Parents say students are being bullied regarding mask wearing
Masks have become a polarizing, political issue, and now parents say this disagreement is spilling onto school grounds too.
ROCKFORD, Ill. (WIFR) - Every school year, parents worry about their kids being bullied, teased, taunted, or left out. That is not new, but adding masks into the mix, it could lead to exactly what parents fear most.
Several concerned parents say their kids have experienced bullying on school grounds for either choosing to wear a mask, or not. “No matter what side you chose you’re on one side of the wrong way or the other,” said Parent Jason Saenz.
Saenz has a seventh grader at Flinn Middle School in Rockford. He says his son has been humiliated and taunted by several classmates for not wearing a mask.

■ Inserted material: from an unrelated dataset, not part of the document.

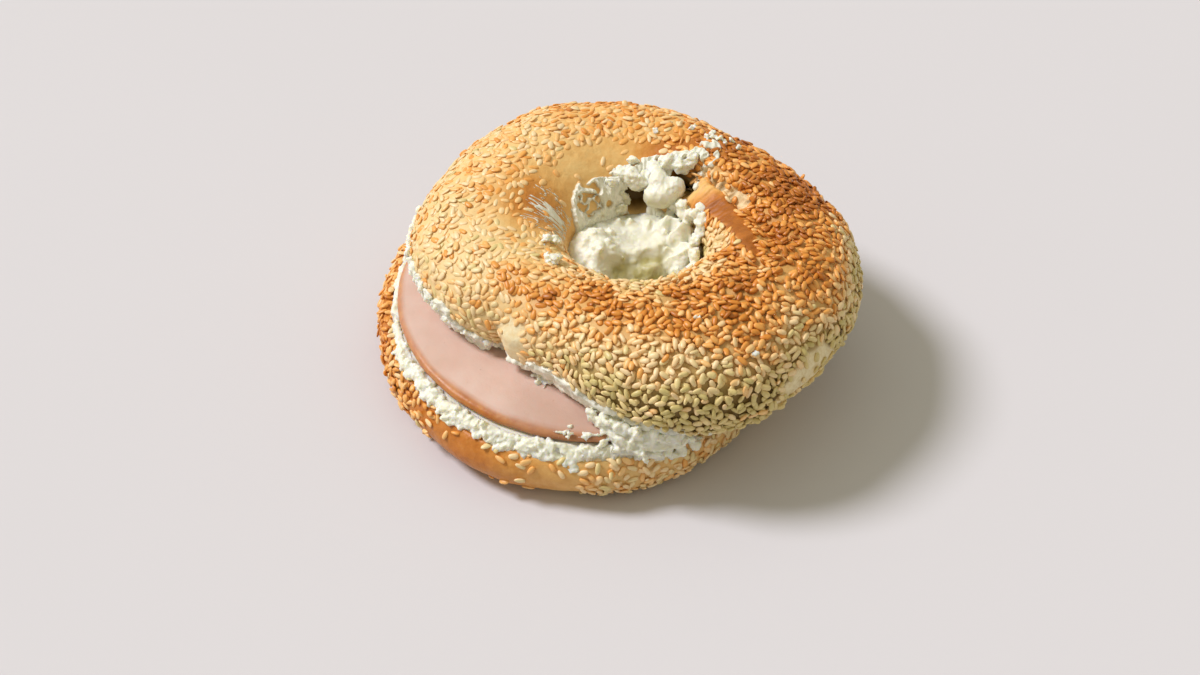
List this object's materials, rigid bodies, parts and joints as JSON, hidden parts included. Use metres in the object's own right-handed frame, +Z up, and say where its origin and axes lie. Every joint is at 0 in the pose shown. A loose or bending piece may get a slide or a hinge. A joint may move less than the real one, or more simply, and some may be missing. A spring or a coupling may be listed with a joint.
{
  "type": "koulouri sandwich",
  "caption": "Sesame ring loaf cut in two and filled with cream cheese and a slice of cooked ham, with cheese heaped in its hole.",
  "frame": {"origin": "middle of the sandwich's outline, seen from above, on the surface that it rests on", "axes": "+Z up, +X to the side that the upper half has slipped towards, -Y the front, where the ham shows"},
  "size_m": [0.1313, 0.125, 0.0484],
  "materials": {
    "crust_lower": "baked crust, satin, with sesame",
    "crust_upper": "baked crust, satin, with sesame",
    "ham": "moist cooked ham",
    "cream_cheese": "moist, crumbly cream cheese"
  },
  "bodies": {
    "root": {"bread_lower": "crust_lower", "cream_lower": "cream_cheese", "ham_slice": "ham", "cream_upper": "cream_cheese", "bread_upper": "crust_upper"}
  },
  "joints": []
}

“I couldn’t imagine being a 7th grader right now, nor would I want to with how difficult it is,” said Saenz. “It really just kind of breaks your heart.”
Kevin Polky with KP Counseling says this started as a response to political differences, instead of power dynamics associated with popularity for children.
“We have young individuals that may not even understand what’s going on, but they’re repeating what they’ve heard,” said Polky.
Belvidere Student and Student Council President Briana Anson says “mask checking” has become a huge trend. This means students will rip masks off another student’s face if they are wearing one.
Anson became inspired to take a stand against bullying and created an Anti-Bullying and Acts of Kindness campaign for her school.
“I really want it to bring out kindness in our world,” said Anson. “I feel like there’s not a lot anymore and people have been losing hope in a way, especially with COVID going on the past two years.”
Saenz adds that parents also have a responsibility in putting an end to this trend.
“I feel like a lot of parents don’t understand how hard this has been on there kids,” said Saenz. “They’re not sitting down having a talk with their kids saying, hey, you can disrespectfully disagree with someone. Don’t make them feel less about themselves.”
Polky emphasizes this is an incredibly developmental age for children, and the need for a sense of belonging is incredibly important. Saenz adds to this, saying it’s already hard for children to fit in at this age, and mask-bullying makes it that much more difficult.